En mis frecuentes viajes a La Coruña siempre es visita obligada una parada en ‘El baúl de los recuerdos’, una tienda que alberga mucha felicidad. Películas, postales de cine clásico que inundan mi despacho, libros, cómics, juguetes antiguos, vinilos, discos… Un oasis de nostalgia y cultura. Durante muchos años fue uno de mis principales proveedores de cine clásico, antes de que irrumpieran las plataformas. Era de los pocos sitios en que uno podía encontrar todavía DVDs de John Ford, Billy Wilder o Frank Capra. Hoy en día, las secciones de cine clásico de las grandes superficies son cada vez más anoréxicas.
En una ocasión, andaba yo enfrascado en aquel baúl que olía a humedad, oteando estanterías en búsqueda de nuevos descubrimientos cuando un gitano entró acompañado de su hijo. Tras un vistazo rápido a donde me encontraba yo se dirigió al encargado de la tienda y preguntó:
-¡Chacho! ¿Tienes películas de hostias? Pelis donde se metan bien de hostias, ya sabes.
No pude contener la risa con la salida de aquel caballero. En el fondo me recordó a mi hermano pequeño. Cuando éramos niños me las veía y deseaba para que se dignase a ver ciertas películas, y tenía que mentirle diciéndole que salían unas batallas espectaculares. Era la única manera de poder ver ‘Forrest Gump’ o ‘Lawrence de Arabia’ sorteando su veto.
Lo que ya no me hace tanta gracia es la constatación de que hoy la gente solo quiere “películas de hostias”. La alergia al cine en blanco y negro se extiende como una plaga en esta sociedad cada vez más autómata. La última prueba es la decisión de la cadena Trece TV de no renovar ‘Classics’, el programa de cine clásico de José Luis Garci, porque “las películas en blanco y negro no dan suficiente audiencia”.
No es país para viejos, y tampoco para clásicos. Quienes defendemos la vida en blanco y negro somos una suerte de predicadores en el desierto. Cada vez más solos, más anacrónicos que el gotelé o los chistes de Pajares y Esteso. Una especie en peligro de extinción que asume su condición de polvo estelar. Uno de esos que brillan en el cielo pero que desapareció hace millones de años.

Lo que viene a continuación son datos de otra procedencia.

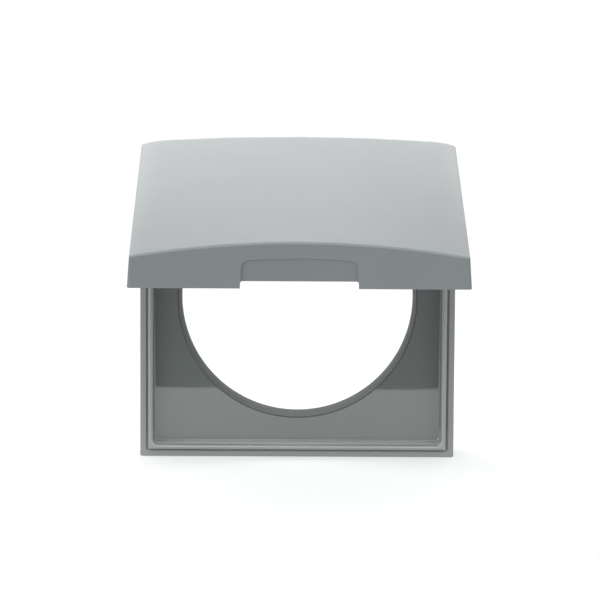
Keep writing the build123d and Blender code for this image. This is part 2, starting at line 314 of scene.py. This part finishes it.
def drawn_steel(name):
    """Steel wire with fine marks along its length."""
    material, shader = new_material(name)
    tree = material.node_tree
    coordinates = tree.nodes.new("ShaderNodeTexCoord")
    stretch = tree.nodes.new("ShaderNodeMapping")
    stretch.inputs["Scale"].default_value = MARKS_PER_METRE
    tree.links.new(coordinates.outputs["Object"], stretch.inputs["Vector"])
    marks = tree.nodes.new("ShaderNodeTexNoise")
    marks.inputs["Scale"].default_value = 1.0
    tree.links.new(stretch.outputs["Vector"], marks.inputs["Vector"])
    value = marks.outputs["Fac"]
    tree.links.new(tinted(tree, value, STEEL_DARK, STEEL_LIGHT), shader.inputs["Base Color"])
    tree.links.new(spread(tree, value, *STEEL_ROUGHNESS), shader.inputs["Roughness"])
    shader.inputs["Metallic"].default_value = 1.0
    bump(tree, shader, [(value, MARK_DEPTH)])
    return material


materials = {
    "base_frame": moulded_plastic("frame_satin", FRAME_GREY, FRAME_ROUGHNESS, FRAME_GRAIN),
    "tray_plate": tray_plastic("tray_polished_floor"),
    "insert_ring": moulded_plastic(
        "ring_matt", RING_GREY, RING_ROUGHNESS, SMALL_PART_GRAIN, RING_SPECULAR),
    "lid": moulded_plastic("lid_satin", LID_GREY, LID_ROUGHNESS, FRAME_GRAIN),
    "wall_seal": soft_rubber("seal_rubber"),
    "hinge_bush": moulded_plastic("bush_black", BUSH_BLACK, BUSH_ROUGHNESS, SMALL_PART_GRAIN),
    "hinge_pin": drawn_steel("pin_steel"),
}


def finish_for(node):
    """The material of a CAD node, found by the start of its name."""
    return next(m for start, m in materials.items() if node.startswith(start))


for node_name, node_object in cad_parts.items():
    node_object.data.materials.clear()
    node_object.data.materials.append(finish_for(node_name))


# ---------------------------------------------------------------- studio

def rectangle(name, centre, width, depth, material):
    """Flat stage card lying in XY, centred at a place."""
    mesh = bpy.data.meshes.new(name)
    x, y = width / 2, depth / 2
    mesh.from_pydata([(-x, -y, 0), (x, -y, 0), (x, y, 0), (-x, y, 0)], [], [(0, 1, 2, 3)])
    card = bpy.data.objects.new(name, mesh)
    card.location = centre
    card.data.materials.append(material)
    bpy.context.scene.collection.objects.link(card)


def white_sheet():
    """Softly glowing white sheet that the surround stands on, clear when seen from below."""
    material, shader = new_material("sheet_white")
    shader.inputs["Base Color"].default_value = (SHEET_TONE, SHEET_TONE, SHEET_TONE, 1)
    shader.inputs["Roughness"].default_value = SHEET_ROUGHNESS
    shader.inputs["Specular IOR Level"].default_value = 0.0
    shader.inputs["Emission Color"].default_value = (1, 1, 1, 1)
    tree = material.node_tree
    path = tree.nodes.new("ShaderNodeLightPath")
    glow = tree.nodes.new("ShaderNodeMapRange")
    glow.inputs["To Min"].default_value = SHEET_GLOW_CAST
    glow.inputs["To Max"].default_value = SHEET_GLOW_SEEN
    tree.links.new(path.outputs["Is Camera Ray"], glow.inputs["Value"])
    tree.links.new(glow.outputs["Result"], shader.inputs["Emission Strength"])
    side = tree.nodes.new("ShaderNodeNewGeometry")
    clear = tree.nodes.new("ShaderNodeBsdfTransparent")
    either = tree.nodes.new("ShaderNodeMixShader")
    tree.links.new(side.outputs["Backfacing"], either.inputs[0])
    tree.links.new(shader.outputs[0], either.inputs[1])
    tree.links.new(clear.outputs[0], either.inputs[2])
    tree.links.new(either.outputs[0], tree.nodes["Material Output"].inputs["Surface"])
    low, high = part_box("base_frame")
    front = low.y - SHEET_AHEAD
    back = high.y + SHEET_BEHIND
    centre = Vector((0, (front + back) / 2, low.z - SHEET_GAP))
    rectangle("white_sheet", centre, SHEET_WIDTH, back - front, material)


def back_softbox():
    """Low softbox behind the lid, hidden from the camera."""
    data = bpy.data.lights.new("back_softbox", "AREA")
    data.shape = "RECTANGLE"
    data.size, data.size_y = SOFTBOX_SIZE
    data.energy = SOFTBOX_POWER
    light = bpy.data.objects.new("back_softbox", data)
    light.location = SOFTBOX_PLACE
    light.rotation_euler = (SOFTBOX_AIM - SOFTBOX_PLACE).to_track_quat("-Z", "Y").to_euler()
    light.visible_camera = False
    bpy.context.scene.collection.objects.link(light)


def studio_world():
    """White to the eye. As a light: bright ahead and above, dim behind, dark ahead and below."""
    world = bpy.data.worlds.new("studio")
    bpy.context.scene.world = world
    world.use_nodes = True
    tree = world.node_tree
    background = tree.nodes["Background"]
    coordinates = tree.nodes.new("ShaderNodeTexCoord")
    split = tree.nodes.new("ShaderNodeSeparateXYZ")
    tree.links.new(coordinates.outputs["Generated"], split.inputs["Vector"])
    height = split.outputs["Z"]
    ahead = ramp(tree, height, FRONT_STOPS)
    behind = ramp(tree, height, BACK_STOPS)
    towards_back = part_of_way(tree, split.outputs["Y"], *FRONT_TO_BACK)
    around = mixed(tree, towards_back, ahead, behind)
    leftness = part_of_way(tree, split.outputs["X"], 1.0, -1.0)
    right_colour = (*scaled(STUDIO_TINT, RIGHT_SHARE), 1)
    sided = mixed(tree, leftness, right_colour, (*STUDIO_TINT, 1))
    across = product(tree, split.outputs["X"], split.outputs["X"])
    flank_colour = (FLANK_SHARE, FLANK_SHARE, FLANK_SHARE, 1)
    flanked = mixed(tree, part_of_way(tree, across, *FLANK_RANGE), (1, 1, 1, 1), flank_colour)
    light = overlaid(tree, overlaid(tree, around, sided), flanked)
    path = tree.nodes.new("ShaderNodeLightPath")
    seen = 1.0 / WORLD_STRENGTH
    final = mixed(tree, path.outputs["Is Camera Ray"], light, (seen, seen, seen, 1))
    tree.links.new(final, background.inputs["Color"])
    background.inputs["Strength"].default_value = WORLD_STRENGTH


def set_camera():
    """Long lens at the viewing angle, with its slight roll."""
    data = bpy.data.cameras.new("camera")
    data.lens = CAMERA_LENS
    data.sensor_width = CAMERA_SENSOR
    data.clip_start, data.clip_end = CAMERA_CLIP
    camera = bpy.data.objects.new("camera", data)
    away = Vector((
        -math.sin(CAMERA_AZIMUTH) * math.cos(CAMERA_ELEVATION),
        -math.cos(CAMERA_AZIMUTH) * math.cos(CAMERA_ELEVATION),
        math.sin(CAMERA_ELEVATION),
    ))
    place = CAMERA_TARGET + CAMERA_DISTANCE * away
    turn = (-away).to_track_quat("-Z", "Y").to_matrix().to_4x4()
    camera.matrix_world = Matrix.Translation(place) @ turn @ Matrix.Rotation(CAMERA_ROLL, 4, "Z")
    bpy.context.scene.collection.objects.link(camera)
    bpy.context.scene.camera = camera


white_sheet()
studio_world()
back_softbox()
set_camera()

bpy.context.scene.view_settings.view_transform = "Standard"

Y sí, reconozco que estamos anticuados. Que ya no se llevan las maneras de Humphrey Bogart, ni los looks de Marlon Brando y que cada vez se besa menos como Elizabeth Taylor. Que las películas del Oeste parecen todas iguales o que hay comentarios de Frank Sinatra que ya no se entienden.

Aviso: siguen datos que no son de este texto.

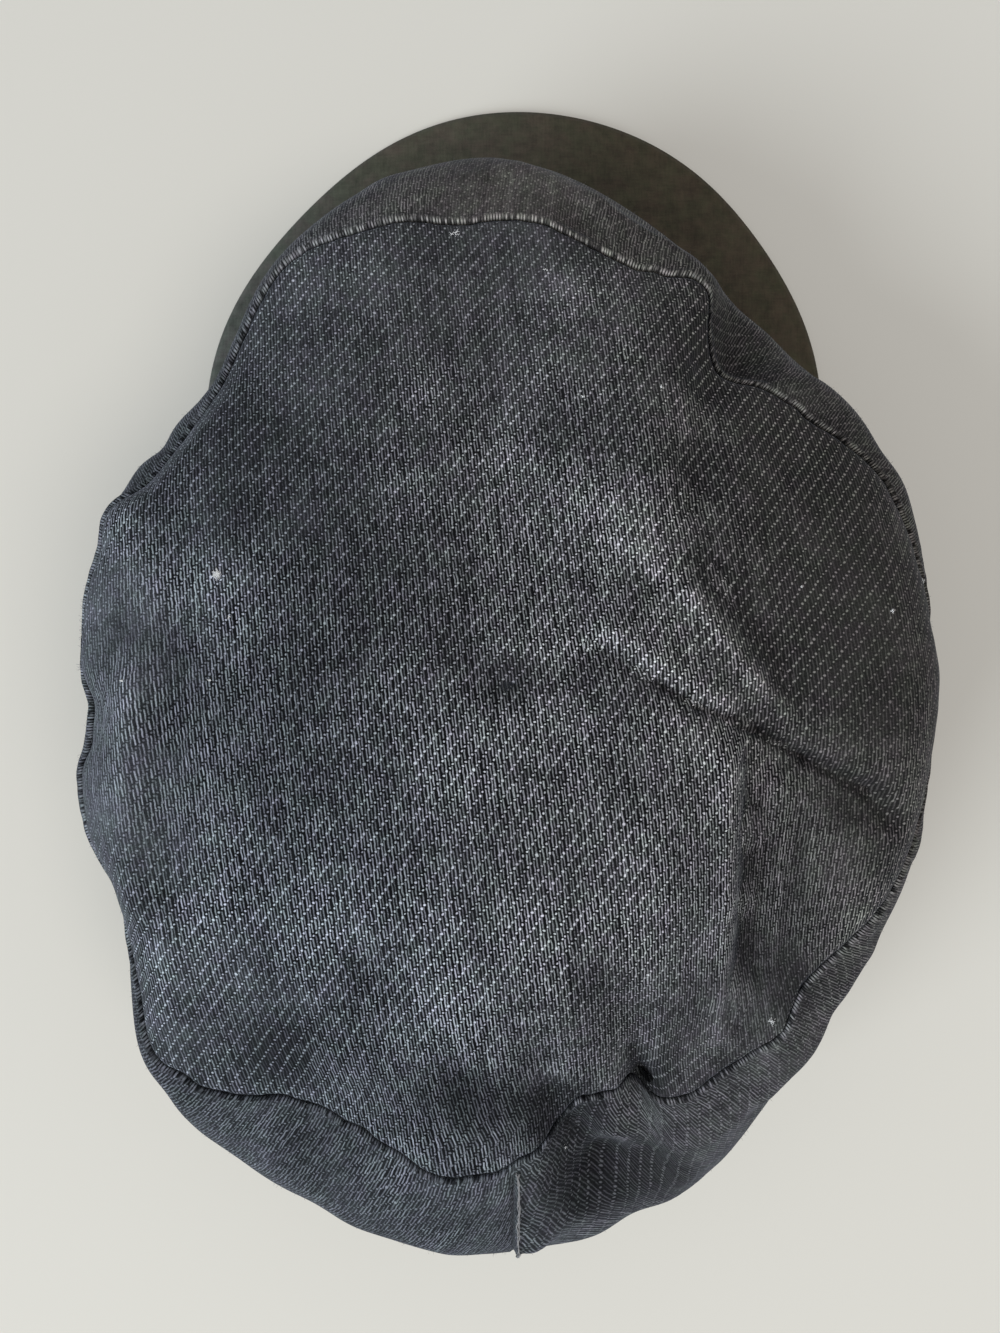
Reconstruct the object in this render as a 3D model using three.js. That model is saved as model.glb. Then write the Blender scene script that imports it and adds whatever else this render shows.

Pero me niego, como Don Quijote, a dejar que muera un mundo que he amado solo por comodidad. Por dejarse llevar por una ola de modernidad que busca dejar atrás valores que, por mucho que algunos quieran, seguirán vigentes hasta el último suspiro de nuestra especie.
Me importa un bledo que el blanco y negro no dé audiencia. Algunos seguiremos buscando refugio en el bar de Ricks’, esperando que Sam vuelva a tocar ‘As time goes bye’ y nos acordemos de aquel día en que los alemanes iban de gris pero Ingrid Bergman de azul. Seguiremos enamorando –o intentándolo- a la señorita Kubelik mientras preparamos espaguetis a la raqueta en ‘El Apartamento’ de Jack Lemmon, porque los amores difíciles son los únicos que valen la pena. Volveremos a disparar a Liberty Valance porque alguien tiene que hacer el trabajo sucio. Nos partiremos la cara con unos mafiosos en ‘La ley del silencio’ o sujetaremos a James Stewart antes de tirarse de un puente porque vivir era bello, a pesar de todo.
Supongo que los que aspiramos a una vida en blanco y negro seguimos soñando que el bien triunfa sobre el mal, que lo celebramos con un trago de whisky y que nos llevamos a la chica antes de que salga el cartel de ‘The End’. Algo quizá demasiado pueril para estos tiempos cínicos y resabiados.
Las noches en que llueve dentro de mí seguiré buscando la caricia de una imagen en blanco y negro que me recuerde que vale la pena luchar. Y volveré a agarrar la mano de Chaplin que camina con su bastón mientras a lo lejos se apagan las luces de la ciudad.